Problem description:
Repeat exactly the lines from the start through the line with "# frame: every", both ends included.

Data excerpt:

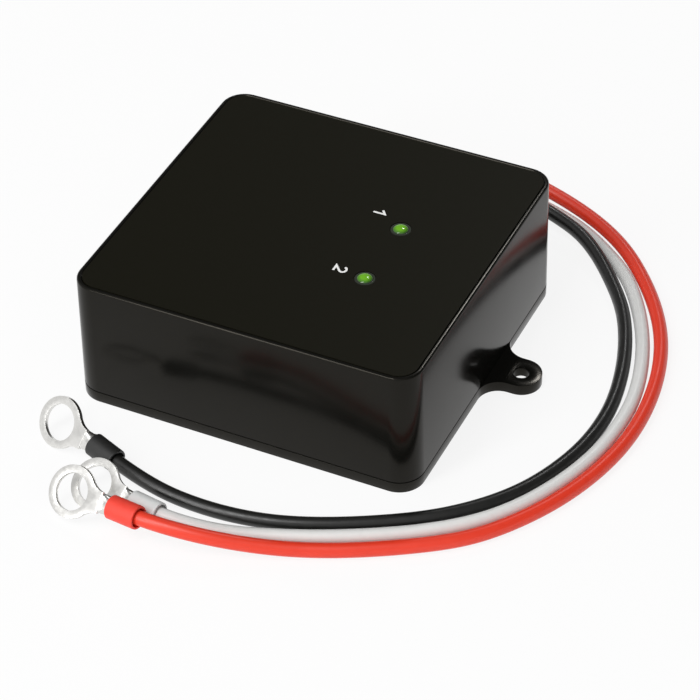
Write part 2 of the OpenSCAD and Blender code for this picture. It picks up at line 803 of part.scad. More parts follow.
cover();
top_panel();
base_plate();
case_screws();
led_1();
led_2();
led_spacers();
lead_grommet();
circuit_board();
board_screws();
inductor_core();
inductor_winding();
power_transistors();
thermal_pad();
heat_spreader();
bulk_capacitors();
control_chip();
driver_chip();
shunt_resistors();
fuse_link();
chip_parts();
lead_joints();
red_lead_tail();
white_lead_tail();
black_lead_tail();
red_lead();
white_lead();
black_lead();
red_terminal();
white_terminal();
black_terminal();
red_sleeve();
white_sleeve();
black_sleeve();
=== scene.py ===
# %% [markdown]
# # A battery balancer with three ring-terminal leads
# The real object is a small closed box of moulded black plastic, seven centimetres
# wide, with a printed panel and two green lamps on top. Three soft leads come out of
# its back, sweep round its side and end in tinned ring terminals in front.
# The solid model is already made and packed, so it is loaded first and used as a fixed
# frame: every piece made below sits where that model says.

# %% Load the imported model
import json
import math

import bmesh
import bpy
from mathutils import Matrix, Vector


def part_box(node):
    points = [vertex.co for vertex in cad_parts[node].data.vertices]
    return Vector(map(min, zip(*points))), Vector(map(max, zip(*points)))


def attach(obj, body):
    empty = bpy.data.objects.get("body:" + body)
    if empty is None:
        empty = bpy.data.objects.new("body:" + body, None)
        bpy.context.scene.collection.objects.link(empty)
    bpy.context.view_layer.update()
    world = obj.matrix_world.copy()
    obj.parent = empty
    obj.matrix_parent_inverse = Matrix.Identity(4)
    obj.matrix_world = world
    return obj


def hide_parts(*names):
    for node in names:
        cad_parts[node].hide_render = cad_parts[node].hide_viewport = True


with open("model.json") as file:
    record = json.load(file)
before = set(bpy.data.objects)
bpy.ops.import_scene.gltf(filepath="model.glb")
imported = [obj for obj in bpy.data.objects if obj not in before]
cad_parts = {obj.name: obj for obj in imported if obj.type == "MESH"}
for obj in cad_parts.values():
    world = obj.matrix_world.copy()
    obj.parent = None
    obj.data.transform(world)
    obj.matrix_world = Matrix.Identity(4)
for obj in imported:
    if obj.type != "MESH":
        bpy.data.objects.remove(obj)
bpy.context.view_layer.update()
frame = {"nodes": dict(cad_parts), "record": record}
NODES = frame["nodes"]
print("solid pieces loaded:", len(NODES))

# %% [markdown]
# ## Units, colours and one helper for materials
# Blender works in metres, and a small product is easier to think of in millimetres, so
# MM turns one into the other. Colours are written as sRGB hex, the way a colour picker
# shows them, and turned to the linear values that a shader needs. One function adds a
# shader node, sets its inputs and links it.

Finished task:
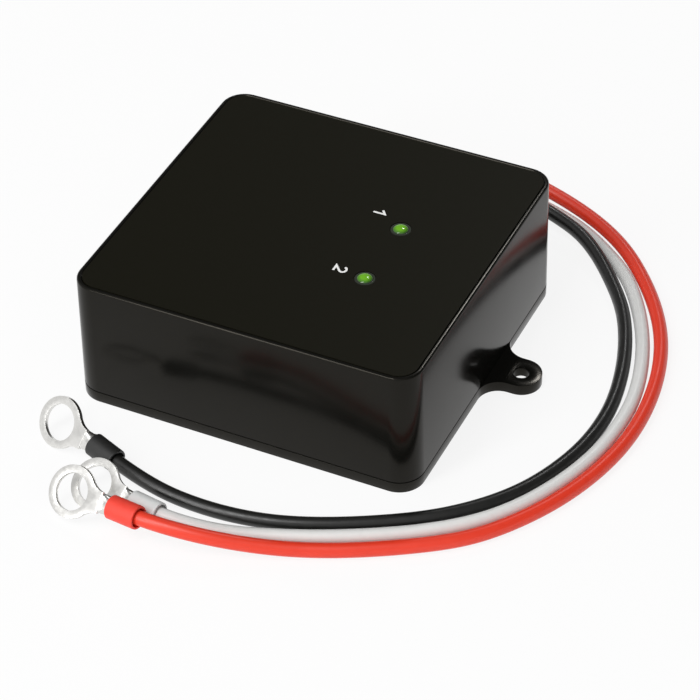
Write part 2 of the OpenSCAD and Blender code for this picture. It picks up at line 803 of part.scad. More parts follow.
cover();
top_panel();
base_plate();
case_screws();
led_1();
led_2();
led_spacers();
lead_grommet();
circuit_board();
board_screws();
inductor_core();
inductor_winding();
power_transistors();
thermal_pad();
heat_spreader();
bulk_capacitors();
control_chip();
driver_chip();
shunt_resistors();
fuse_link();
chip_parts();
lead_joints();
red_lead_tail();
white_lead_tail();
black_lead_tail();
red_lead();
white_lead();
black_lead();
red_terminal();
white_terminal();
black_terminal();
red_sleeve();
white_sleeve();
black_sleeve();
=== scene.py ===
# %% [markdown]
# # A battery balancer with three ring-terminal leads
# The real object is a small closed box of moulded black plastic, seven centimetres
# wide, with a printed panel and two green lamps on top. Three soft leads come out of
# its back, sweep round its side and end in tinned ring terminals in front.
# The solid model is already made and packed, so it is loaded first and used as a fixed
# frame: every piece made below sits where that model says.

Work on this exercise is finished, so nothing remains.